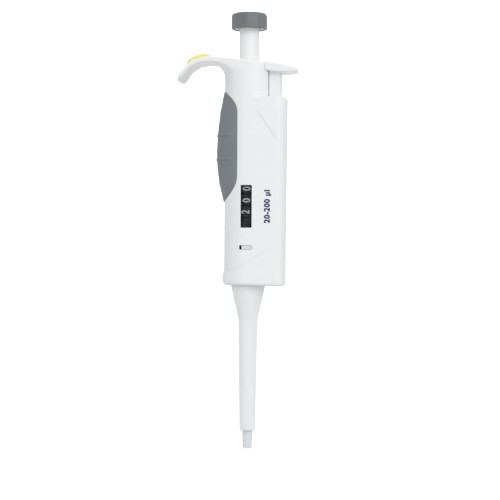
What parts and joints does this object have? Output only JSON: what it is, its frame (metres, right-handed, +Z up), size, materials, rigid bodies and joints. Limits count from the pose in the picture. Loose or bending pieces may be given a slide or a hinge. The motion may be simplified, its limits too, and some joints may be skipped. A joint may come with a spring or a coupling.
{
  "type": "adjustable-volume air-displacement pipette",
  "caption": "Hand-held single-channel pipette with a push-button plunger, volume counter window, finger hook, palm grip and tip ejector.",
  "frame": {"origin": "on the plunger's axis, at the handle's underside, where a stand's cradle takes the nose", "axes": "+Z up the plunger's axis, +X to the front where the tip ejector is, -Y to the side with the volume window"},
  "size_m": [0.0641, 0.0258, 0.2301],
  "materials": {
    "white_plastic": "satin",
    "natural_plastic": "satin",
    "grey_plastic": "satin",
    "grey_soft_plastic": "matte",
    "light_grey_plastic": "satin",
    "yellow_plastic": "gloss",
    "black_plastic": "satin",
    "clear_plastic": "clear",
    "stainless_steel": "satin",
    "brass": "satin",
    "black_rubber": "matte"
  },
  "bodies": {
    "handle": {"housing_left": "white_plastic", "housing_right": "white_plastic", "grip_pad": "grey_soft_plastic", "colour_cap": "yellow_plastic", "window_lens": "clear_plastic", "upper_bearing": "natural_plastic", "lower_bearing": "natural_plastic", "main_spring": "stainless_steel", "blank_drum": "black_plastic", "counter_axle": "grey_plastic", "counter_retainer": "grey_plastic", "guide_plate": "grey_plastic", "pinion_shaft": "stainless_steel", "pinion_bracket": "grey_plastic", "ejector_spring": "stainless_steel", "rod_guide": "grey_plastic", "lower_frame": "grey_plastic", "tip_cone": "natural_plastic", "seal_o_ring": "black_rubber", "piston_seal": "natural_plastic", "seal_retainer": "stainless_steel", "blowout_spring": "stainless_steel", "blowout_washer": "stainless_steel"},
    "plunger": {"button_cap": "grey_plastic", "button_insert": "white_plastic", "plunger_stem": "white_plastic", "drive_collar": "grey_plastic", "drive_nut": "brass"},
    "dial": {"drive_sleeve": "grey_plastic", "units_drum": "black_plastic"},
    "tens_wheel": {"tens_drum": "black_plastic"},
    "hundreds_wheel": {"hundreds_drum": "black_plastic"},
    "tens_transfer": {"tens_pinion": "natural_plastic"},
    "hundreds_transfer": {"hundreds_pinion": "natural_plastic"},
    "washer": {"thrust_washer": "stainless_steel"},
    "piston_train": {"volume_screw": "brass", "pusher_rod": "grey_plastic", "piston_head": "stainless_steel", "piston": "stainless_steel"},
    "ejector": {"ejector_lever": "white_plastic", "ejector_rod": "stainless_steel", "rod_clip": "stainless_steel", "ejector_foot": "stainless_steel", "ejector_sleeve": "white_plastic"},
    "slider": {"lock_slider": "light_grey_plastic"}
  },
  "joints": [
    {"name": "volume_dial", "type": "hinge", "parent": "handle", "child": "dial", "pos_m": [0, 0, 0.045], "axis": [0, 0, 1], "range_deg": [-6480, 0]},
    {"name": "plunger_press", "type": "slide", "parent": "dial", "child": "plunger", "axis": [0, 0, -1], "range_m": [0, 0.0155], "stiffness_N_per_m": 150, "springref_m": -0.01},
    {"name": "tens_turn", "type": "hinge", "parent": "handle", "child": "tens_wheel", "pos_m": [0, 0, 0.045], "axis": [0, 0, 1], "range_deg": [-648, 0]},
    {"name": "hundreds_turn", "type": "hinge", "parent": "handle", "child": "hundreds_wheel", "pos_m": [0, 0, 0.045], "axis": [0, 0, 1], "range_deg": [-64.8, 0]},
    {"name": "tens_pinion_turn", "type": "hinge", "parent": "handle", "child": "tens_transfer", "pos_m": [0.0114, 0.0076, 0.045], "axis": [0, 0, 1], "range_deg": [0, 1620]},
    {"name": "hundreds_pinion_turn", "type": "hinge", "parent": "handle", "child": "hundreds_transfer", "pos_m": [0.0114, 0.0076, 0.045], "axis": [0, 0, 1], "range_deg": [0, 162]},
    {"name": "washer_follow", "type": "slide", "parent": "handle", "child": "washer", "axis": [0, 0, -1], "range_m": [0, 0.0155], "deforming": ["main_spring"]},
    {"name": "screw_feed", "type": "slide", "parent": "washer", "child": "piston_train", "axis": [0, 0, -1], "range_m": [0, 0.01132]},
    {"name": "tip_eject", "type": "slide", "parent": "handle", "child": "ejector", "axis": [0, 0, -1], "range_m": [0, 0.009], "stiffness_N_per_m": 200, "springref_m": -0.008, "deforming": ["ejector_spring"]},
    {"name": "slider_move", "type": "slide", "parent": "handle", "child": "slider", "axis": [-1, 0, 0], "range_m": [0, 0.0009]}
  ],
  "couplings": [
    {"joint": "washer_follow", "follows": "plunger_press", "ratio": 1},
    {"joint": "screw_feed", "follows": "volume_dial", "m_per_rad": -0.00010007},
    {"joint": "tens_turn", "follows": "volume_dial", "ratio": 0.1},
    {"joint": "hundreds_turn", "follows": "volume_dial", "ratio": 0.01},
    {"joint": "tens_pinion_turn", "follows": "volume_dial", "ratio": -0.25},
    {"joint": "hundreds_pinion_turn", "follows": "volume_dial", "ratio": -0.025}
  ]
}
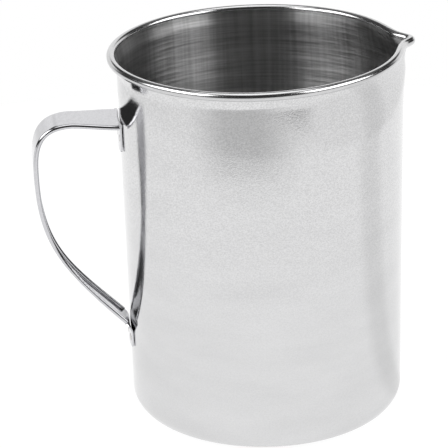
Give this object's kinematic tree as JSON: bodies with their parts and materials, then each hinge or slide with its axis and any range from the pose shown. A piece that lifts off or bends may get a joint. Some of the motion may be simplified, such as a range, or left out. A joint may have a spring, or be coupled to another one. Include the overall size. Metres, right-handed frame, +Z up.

.....

What needs to be done. Print all of the data exactly as it was given.

Response.
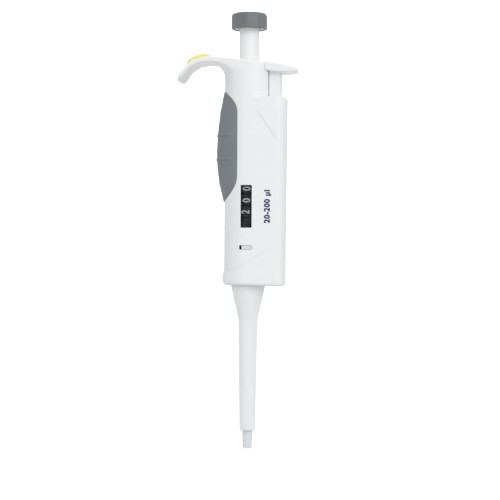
What parts and joints does this object have? Output only JSON: what it is, its frame (metres, right-handed, +Z up), size, materials, rigid bodies and joints. Limits count from the pose in the picture. Loose or bending pieces may be given a slide or a hinge. The motion may be simplified, its limits too, and some joints may be skipped. A joint may come with a spring or a coupling.
{
  "type": "adjustable-volume air-displacement pipette",
  "caption": "Hand-held single-channel pipette with a push-button plunger, volume counter window, finger hook, palm grip and tip ejector.",
  "frame": {"origin": "on the plunger's axis, at the handle's underside, where a stand's cradle takes the nose", "axes": "+Z up the plunger's axis, +X to the front where the tip ejector is, -Y to the side with the volume window"},
  "size_m": [0.0641, 0.0258, 0.2301],
  "materials": {
    "white_plastic": "satin",
    "natural_plastic": "satin",
    "grey_plastic": "satin",
    "grey_soft_plastic": "matte",
    "light_grey_plastic": "satin",
    "yellow_plastic": "gloss",
    "black_plastic": "satin",
    "clear_plastic": "clear",
    "stainless_steel": "satin",
    "brass": "satin",
    "black_rubber": "matte"
  },
  "bodies": {
    "handle": {"housing_left": "white_plastic", "housing_right": "white_plastic", "grip_pad": "grey_soft_plastic", "colour_cap": "yellow_plastic", "window_lens": "clear_plastic", "upper_bearing": "natural_plastic", "lower_bearing": "natural_plastic", "main_spring": "stainless_steel", "blank_drum": "black_plastic", "counter_axle": "grey_plastic", "counter_retainer": "grey_plastic", "guide_plate": "grey_plastic", "pinion_shaft": "stainless_steel", "pinion_bracket": "grey_plastic", "ejector_spring": "stainless_steel", "rod_guide": "grey_plastic", "lower_frame": "grey_plastic", "tip_cone": "natural_plastic", "seal_o_ring": "black_rubber", "piston_seal": "natural_plastic", "seal_retainer": "stainless_steel", "blowout_spring": "stainless_steel", "blowout_washer": "stainless_steel"},
    "plunger": {"button_cap": "grey_plastic", "button_insert": "white_plastic", "plunger_stem": "white_plastic", "drive_collar": "grey_plastic", "drive_nut": "brass"},
    "dial": {"drive_sleeve": "grey_plastic", "units_drum": "black_plastic"},
    "tens_wheel": {"tens_drum": "black_plastic"},
    "hundreds_wheel": {"hundreds_drum": "black_plastic"},
    "tens_transfer": {"tens_pinion": "natural_plastic"},
    "hundreds_transfer": {"hundreds_pinion": "natural_plastic"},
    "washer": {"thrust_washer": "stainless_steel"},
    "piston_train": {"volume_screw": "brass", "pusher_rod": "grey_plastic", "piston_head": "stainless_steel", "piston": "stainless_steel"},
    "ejector": {"ejector_lever": "white_plastic", "ejector_rod": "stainless_steel", "rod_clip": "stainless_steel", "ejector_foot": "stainless_steel", "ejector_sleeve": "white_plastic"},
    "slider": {"lock_slider": "light_grey_plastic"}
  },
  "joints": [
    {"name": "volume_dial", "type": "hinge", "parent": "handle", "child": "dial", "pos_m": [0, 0, 0.045], "axis": [0, 0, 1], "range_deg": [-6480, 0]},
    {"name": "plunger_press", "type": "slide", "parent": "dial", "child": "plunger", "axis": [0, 0, -1], "range_m": [0, 0.0155], "stiffness_N_per_m": 150, "springref_m": -0.01},
    {"name": "tens_turn", "type": "hinge", "parent": "handle", "child": "tens_wheel", "pos_m": [0, 0, 0.045], "axis": [0, 0, 1], "range_deg": [-648, 0]},
    {"name": "hundreds_turn", "type": "hinge", "parent": "handle", "child": "hundreds_wheel", "pos_m": [0, 0, 0.045], "axis": [0, 0, 1], "range_deg": [-64.8, 0]},
    {"name": "tens_pinion_turn", "type": "hinge", "parent": "handle", "child": "tens_transfer", "pos_m": [0.0114, 0.0076, 0.045], "axis": [0, 0, 1], "range_deg": [0, 1620]},
    {"name": "hundreds_pinion_turn", "type": "hinge", "parent": "handle", "child": "hundreds_transfer", "pos_m": [0.0114, 0.0076, 0.045], "axis": [0, 0, 1], "range_deg": [0, 162]},
    {"name": "washer_follow", "type": "slide", "parent": "handle", "child": "washer", "axis": [0, 0, -1], "range_m": [0, 0.0155], "deforming": ["main_spring"]},
    {"name": "screw_feed", "type": "slide", "parent": "washer", "child": "piston_train", "axis": [0, 0, -1], "range_m": [0, 0.01132]},
    {"name": "tip_eject", "type": "slide", "parent": "handle", "child": "ejector", "axis": [0, 0, -1], "range_m": [0, 0.009], "stiffness_N_per_m": 200, "springref_m": -0.008, "deforming": ["ejector_spring"]},
    {"name": "slider_move", "type": "slide", "parent": "handle", "child": "slider", "axis": [-1, 0, 0], "range_m": [0, 0.0009]}
  ],
  "couplings": [
    {"joint": "washer_follow", "follows": "plunger_press", "ratio": 1},
    {"joint": "screw_feed", "follows": "volume_dial", "m_per_rad": -0.00010007},
    {"joint": "tens_turn", "follows": "volume_dial", "ratio": 0.1},
    {"joint": "hundreds_turn", "follows": "volume_dial", "ratio": 0.01},
    {"joint": "tens_pinion_turn", "follows": "volume_dial", "ratio": -0.25},
    {"joint": "hundreds_pinion_turn", "follows": "volume_dial", "ratio": -0.025}
  ]
}
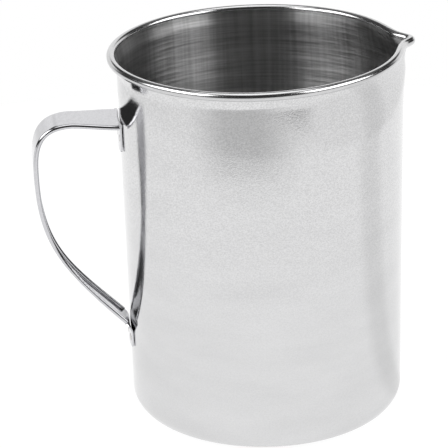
Give this object's kinematic tree as JSON: bodies with their parts and materials, then each hinge or slide with its axis and any range from the pose shown. A piece that lifts off or bends may get a joint. Some of the motion may be simplified, such as a range, or left out. A joint may have a spring, or be coupled to another one. Include the overall size. Metres, right-handed frame, +Z up.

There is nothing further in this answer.